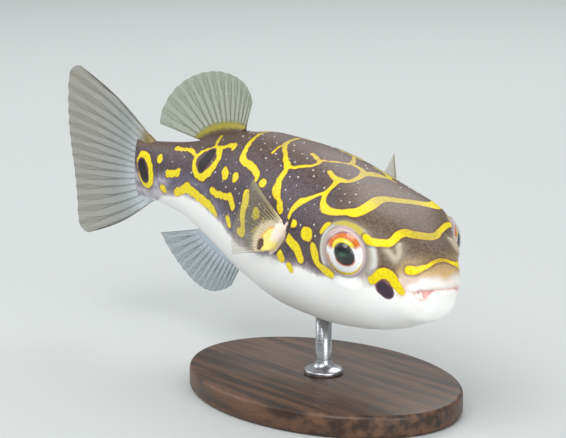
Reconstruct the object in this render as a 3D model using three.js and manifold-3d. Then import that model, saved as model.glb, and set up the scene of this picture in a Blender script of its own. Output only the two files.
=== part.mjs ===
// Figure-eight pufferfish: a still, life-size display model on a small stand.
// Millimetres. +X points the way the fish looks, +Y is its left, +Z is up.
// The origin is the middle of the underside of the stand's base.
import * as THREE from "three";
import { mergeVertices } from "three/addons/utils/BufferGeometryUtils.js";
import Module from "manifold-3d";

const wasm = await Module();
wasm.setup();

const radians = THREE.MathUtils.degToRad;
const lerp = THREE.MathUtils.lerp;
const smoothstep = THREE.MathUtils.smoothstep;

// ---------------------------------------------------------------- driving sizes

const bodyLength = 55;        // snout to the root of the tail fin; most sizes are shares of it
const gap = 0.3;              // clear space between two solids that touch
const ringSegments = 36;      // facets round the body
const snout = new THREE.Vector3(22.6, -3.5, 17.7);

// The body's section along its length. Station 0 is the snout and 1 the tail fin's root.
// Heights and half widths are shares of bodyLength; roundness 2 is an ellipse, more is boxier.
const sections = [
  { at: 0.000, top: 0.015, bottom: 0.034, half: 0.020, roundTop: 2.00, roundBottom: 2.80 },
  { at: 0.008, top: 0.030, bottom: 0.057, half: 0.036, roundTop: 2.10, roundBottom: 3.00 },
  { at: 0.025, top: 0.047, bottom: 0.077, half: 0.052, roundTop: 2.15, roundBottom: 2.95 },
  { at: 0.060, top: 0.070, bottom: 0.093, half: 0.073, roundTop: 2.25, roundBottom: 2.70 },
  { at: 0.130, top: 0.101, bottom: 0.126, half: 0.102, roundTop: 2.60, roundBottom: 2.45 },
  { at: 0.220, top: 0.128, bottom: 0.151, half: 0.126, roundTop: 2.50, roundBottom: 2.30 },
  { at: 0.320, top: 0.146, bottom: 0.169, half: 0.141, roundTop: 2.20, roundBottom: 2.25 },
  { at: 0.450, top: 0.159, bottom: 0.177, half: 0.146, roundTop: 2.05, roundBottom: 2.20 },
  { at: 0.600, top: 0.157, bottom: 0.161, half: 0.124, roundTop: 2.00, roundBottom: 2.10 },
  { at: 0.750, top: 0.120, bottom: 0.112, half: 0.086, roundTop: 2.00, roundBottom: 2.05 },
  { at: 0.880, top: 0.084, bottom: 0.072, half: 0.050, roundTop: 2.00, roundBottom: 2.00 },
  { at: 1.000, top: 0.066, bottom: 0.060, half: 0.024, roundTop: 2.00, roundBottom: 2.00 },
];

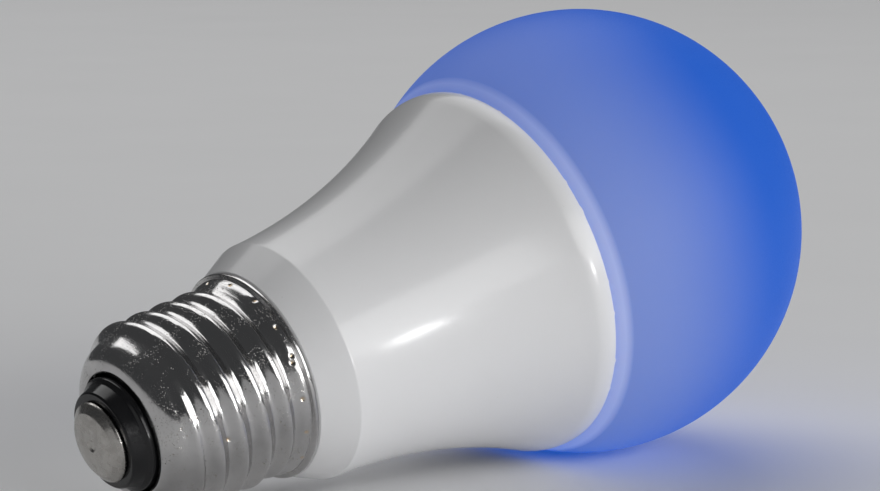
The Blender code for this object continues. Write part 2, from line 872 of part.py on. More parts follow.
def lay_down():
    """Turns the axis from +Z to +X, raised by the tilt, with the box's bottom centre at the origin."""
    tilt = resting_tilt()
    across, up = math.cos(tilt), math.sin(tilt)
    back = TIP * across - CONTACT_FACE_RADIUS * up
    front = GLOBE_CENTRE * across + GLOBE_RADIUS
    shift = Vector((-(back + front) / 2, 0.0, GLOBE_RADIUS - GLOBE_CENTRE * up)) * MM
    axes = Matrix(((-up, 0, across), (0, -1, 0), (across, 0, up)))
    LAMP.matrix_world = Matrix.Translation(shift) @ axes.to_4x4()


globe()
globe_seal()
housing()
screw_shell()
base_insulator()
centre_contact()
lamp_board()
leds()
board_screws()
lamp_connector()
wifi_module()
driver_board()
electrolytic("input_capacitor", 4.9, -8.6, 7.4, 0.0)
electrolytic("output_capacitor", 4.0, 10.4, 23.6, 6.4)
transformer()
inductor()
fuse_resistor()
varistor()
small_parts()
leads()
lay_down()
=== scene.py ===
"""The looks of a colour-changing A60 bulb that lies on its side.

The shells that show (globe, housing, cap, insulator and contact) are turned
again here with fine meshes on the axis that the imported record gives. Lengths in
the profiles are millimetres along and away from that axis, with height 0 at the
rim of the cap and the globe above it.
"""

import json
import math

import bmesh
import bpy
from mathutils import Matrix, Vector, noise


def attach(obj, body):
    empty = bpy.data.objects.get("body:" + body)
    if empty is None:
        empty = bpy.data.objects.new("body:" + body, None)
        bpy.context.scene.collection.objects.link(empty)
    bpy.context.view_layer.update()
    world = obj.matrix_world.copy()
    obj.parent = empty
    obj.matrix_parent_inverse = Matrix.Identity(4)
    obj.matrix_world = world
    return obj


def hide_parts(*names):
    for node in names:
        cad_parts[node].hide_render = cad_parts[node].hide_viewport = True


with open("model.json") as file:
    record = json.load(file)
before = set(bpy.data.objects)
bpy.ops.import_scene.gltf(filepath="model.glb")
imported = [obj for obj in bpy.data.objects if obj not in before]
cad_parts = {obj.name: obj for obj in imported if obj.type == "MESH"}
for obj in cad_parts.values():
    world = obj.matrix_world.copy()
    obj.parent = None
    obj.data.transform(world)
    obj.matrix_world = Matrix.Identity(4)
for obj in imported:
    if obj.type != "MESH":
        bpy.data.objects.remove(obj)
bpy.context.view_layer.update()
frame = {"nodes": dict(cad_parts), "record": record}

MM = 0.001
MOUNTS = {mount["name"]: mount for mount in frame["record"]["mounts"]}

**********

**WORK INSTRUCTIONS:** Restate the whole of the material exactly.

**TASK RESPONSE:**
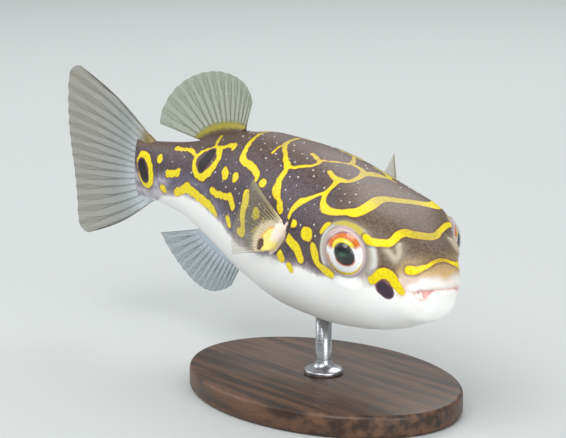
Reconstruct the object in this render as a 3D model using three.js and manifold-3d. Then import that model, saved as model.glb, and set up the scene of this picture in a Blender script of its own. Output only the two files.
=== part.mjs ===
// Figure-eight pufferfish: a still, life-size display model on a small stand.
// Millimetres. +X points the way the fish looks, +Y is its left, +Z is up.
// The origin is the middle of the underside of the stand's base.
import * as THREE from "three";
import { mergeVertices } from "three/addons/utils/BufferGeometryUtils.js";
import Module from "manifold-3d";

const wasm = await Module();
wasm.setup();

const radians = THREE.MathUtils.degToRad;
const lerp = THREE.MathUtils.lerp;
const smoothstep = THREE.MathUtils.smoothstep;

// ---------------------------------------------------------------- driving sizes

const bodyLength = 55;        // snout to the root of the tail fin; most sizes are shares of it
const gap = 0.3;              // clear space between two solids that touch
const ringSegments = 36;      // facets round the body
const snout = new THREE.Vector3(22.6, -3.5, 17.7);

// The body's section along its length. Station 0 is the snout and 1 the tail fin's root.
// Heights and half widths are shares of bodyLength; roundness 2 is an ellipse, more is boxier.
const sections = [
  { at: 0.000, top: 0.015, bottom: 0.034, half: 0.020, roundTop: 2.00, roundBottom: 2.80 },
  { at: 0.008, top: 0.030, bottom: 0.057, half: 0.036, roundTop: 2.10, roundBottom: 3.00 },
  { at: 0.025, top: 0.047, bottom: 0.077, half: 0.052, roundTop: 2.15, roundBottom: 2.95 },
  { at: 0.060, top: 0.070, bottom: 0.093, half: 0.073, roundTop: 2.25, roundBottom: 2.70 },
  { at: 0.130, top: 0.101, bottom: 0.126, half: 0.102, roundTop: 2.60, roundBottom: 2.45 },
  { at: 0.220, top: 0.128, bottom: 0.151, half: 0.126, roundTop: 2.50, roundBottom: 2.30 },
  { at: 0.320, top: 0.146, bottom: 0.169, half: 0.141, roundTop: 2.20, roundBottom: 2.25 },
  { at: 0.450, top: 0.159, bottom: 0.177, half: 0.146, roundTop: 2.05, roundBottom: 2.20 },
  { at: 0.600, top: 0.157, bottom: 0.161, half: 0.124, roundTop: 2.00, roundBottom: 2.10 },
  { at: 0.750, top: 0.120, bottom: 0.112, half: 0.086, roundTop: 2.00, roundBottom: 2.05 },
  { at: 0.880, top: 0.084, bottom: 0.072, half: 0.050, roundTop: 2.00, roundBottom: 2.00 },
  { at: 1.000, top: 0.066, bottom: 0.060, half: 0.024, roundTop: 2.00, roundBottom: 2.00 },
];

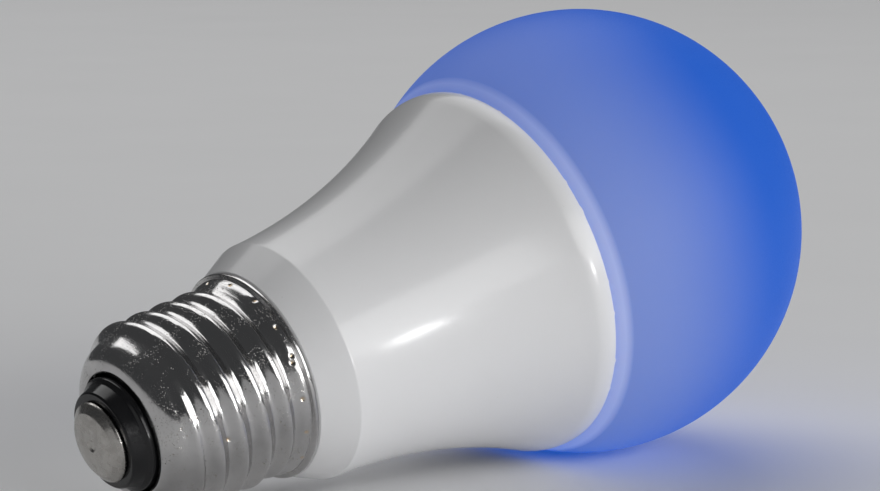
The Blender code for this object continues. Write part 2, from line 872 of part.py on. More parts follow.
def lay_down():
    """Turns the axis from +Z to +X, raised by the tilt, with the box's bottom centre at the origin."""
    tilt = resting_tilt()
    across, up = math.cos(tilt), math.sin(tilt)
    back = TIP * across - CONTACT_FACE_RADIUS * up
    front = GLOBE_CENTRE * across + GLOBE_RADIUS
    shift = Vector((-(back + front) / 2, 0.0, GLOBE_RADIUS - GLOBE_CENTRE * up)) * MM
    axes = Matrix(((-up, 0, across), (0, -1, 0), (across, 0, up)))
    LAMP.matrix_world = Matrix.Translation(shift) @ axes.to_4x4()


globe()
globe_seal()
housing()
screw_shell()
base_insulator()
centre_contact()
lamp_board()
leds()
board_screws()
lamp_connector()
wifi_module()
driver_board()
electrolytic("input_capacitor", 4.9, -8.6, 7.4, 0.0)
electrolytic("output_capacitor", 4.0, 10.4, 23.6, 6.4)
transformer()
inductor()
fuse_resistor()
varistor()
small_parts()
leads()
lay_down()
=== scene.py ===
"""The looks of a colour-changing A60 bulb that lies on its side.

The shells that show (globe, housing, cap, insulator and contact) are turned
again here with fine meshes on the axis that the imported record gives. Lengths in
the profiles are millimetres along and away from that axis, with height 0 at the
rim of the cap and the globe above it.
"""

import json
import math

import bmesh
import bpy
from mathutils import Matrix, Vector, noise


def attach(obj, body):
    empty = bpy.data.objects.get("body:" + body)
    if empty is None:
        empty = bpy.data.objects.new("body:" + body, None)
        bpy.context.scene.collection.objects.link(empty)
    bpy.context.view_layer.update()
    world = obj.matrix_world.copy()
    obj.parent = empty
    obj.matrix_parent_inverse = Matrix.Identity(4)
    obj.matrix_world = world
    return obj


def hide_parts(*names):
    for node in names:
        cad_parts[node].hide_render = cad_parts[node].hide_viewport = True


with open("model.json") as file:
    record = json.load(file)
before = set(bpy.data.objects)
bpy.ops.import_scene.gltf(filepath="model.glb")
imported = [obj for obj in bpy.data.objects if obj not in before]
cad_parts = {obj.name: obj for obj in imported if obj.type == "MESH"}
for obj in cad_parts.values():
    world = obj.matrix_world.copy()
    obj.parent = None
    obj.data.transform(world)
    obj.matrix_world = Matrix.Identity(4)
for obj in imported:
    if obj.type != "MESH":
        bpy.data.objects.remove(obj)
bpy.context.view_layer.update()
frame = {"nodes": dict(cad_parts), "record": record}

MM = 0.001
MOUNTS = {mount["name"]: mount for mount in frame["record"]["mounts"]}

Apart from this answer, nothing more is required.